Shaquita Estes and her daughter Lexie have used their experience of battling breast cancer as a family to inspire others through their book, “No Hair, Don’t Care!”
Their book was released on Feb. 11, which was also Lexie’s ninth birthday. She was able to read the book to her class at Brooks Elementary School on her birthday.
When Shaquita Estes was diagnosed with breast cancer, one of the hardest things she said she had to deal with was the loss of her hair from chemotherapy.
It was also hard for her to find ways to explain what was happening with her to Lexie. She said she couldn’t find books that show people who look like them, or who they can relate to in their cancer journey.
“One day, we were sitting down talking, and she could really remember so much of this journey that we had been on as a family for a year,” Estes said. “So then I said, ‘Why don’t we put it to a book? This would be therapeutic, to write down our journey.’”

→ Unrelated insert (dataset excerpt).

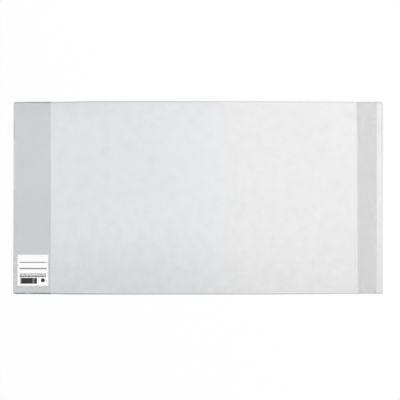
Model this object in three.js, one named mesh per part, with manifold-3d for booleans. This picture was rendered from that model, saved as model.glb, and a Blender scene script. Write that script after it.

“No Hair, Don’t Care!” is told through Lexie’s eyes as she watches her mom battle breast cancer. Estes said Lexie wrote down her thoughts, and then she went back and helped Lexie put the book together.
Their book is about how, as a family, they navigated the physical and emotional changes chemotherapy brought. Lexie was having a hard time dealing with what her mom was going to look like on the outside while undergoing treatment.
Estes said hair is important, especially to African American women, and losing her hair was one of the physical changes brought on by chemotherapy that she and her daughter both had a hard time dealing with.
After six months of chemo, 33 days of radiation and four months of oral chemo, Estes said there is currently no evidence of disease in her body. She was diagnosed with breast cancer in 2018.
Estes said they decided to release the book on Lexie’s birthday because they both worked so hard on it and because they felt like it would signify a new beginning.
“Even though some things are hard, all you have to do is push through it, and your life will get better,” Lexie said.
Estes said Lexie was excited to see the pictures and the colors of the book in person. When it was released, she promoted it around her school and enjoyed her teachers asking her about being an author.
The book was self-published through DG Self-Publishing, based out of Arizona. The company helps authors self-publish children’s books, according to www.dgselfpublishing.com .
“No Hair, Don’t Care!” is available on Amazon, and signed copies are available at www.quitasquest.com .
Estes said they were planning on hosting a book signing when “No Hair, Don’t Care!” was released, but because of COVID-19, they’ve had to hold off.
She said they were able to read the book at Inman Elementary School in Fayetteville and Ivy Prep Academy in Atlanta before schools were closed. Estes also held a virtual story read for Charge Up Campaign, a cancer organization, in April.
She said she plans to participate and share her book at Breast Cancer Awareness Month activities in October.
Estes said she still plans to hold a book signing when it is safe to do so. She has been working from home during COVID-19 because she is still immunocompromised, and she works for Emory Healthcare as a pediatric nurse practitioner.
Her position in health care was another way she could understand why kids sometimes have a hard time understanding cancer and hair loss.
Lexie was 7 years old when Estes received her cancer diagnosis, which is a time developmentally when kids begin to understand death, she said.
Estes added that children are more aware of their surroundings than parents may think, and it is important to discuss what cancer is and how it can affect family members with children.
Estes said she’s glad she was able to share her journey with Lexie because it has helped her heal.
While working from home, Estes said she is taking preventive measures to stay healthy and she’s trying to get back to a sense of normalcy.
“It’s been an adjustment and a blessing,” Estes said. “I’m just really embracing the time with my family. It makes you appreciate the time you have.”
Estes said now that the book is released, she hopes it will bring a sense of unity and help parents be able to have open conversations with their children about cancer.
She also said she hopes those who read the book will see that a family can make it through a similar journey, as long as they stick together.
“I hope it brings joy and love to people’s hearts to see a family work together,” Estes said.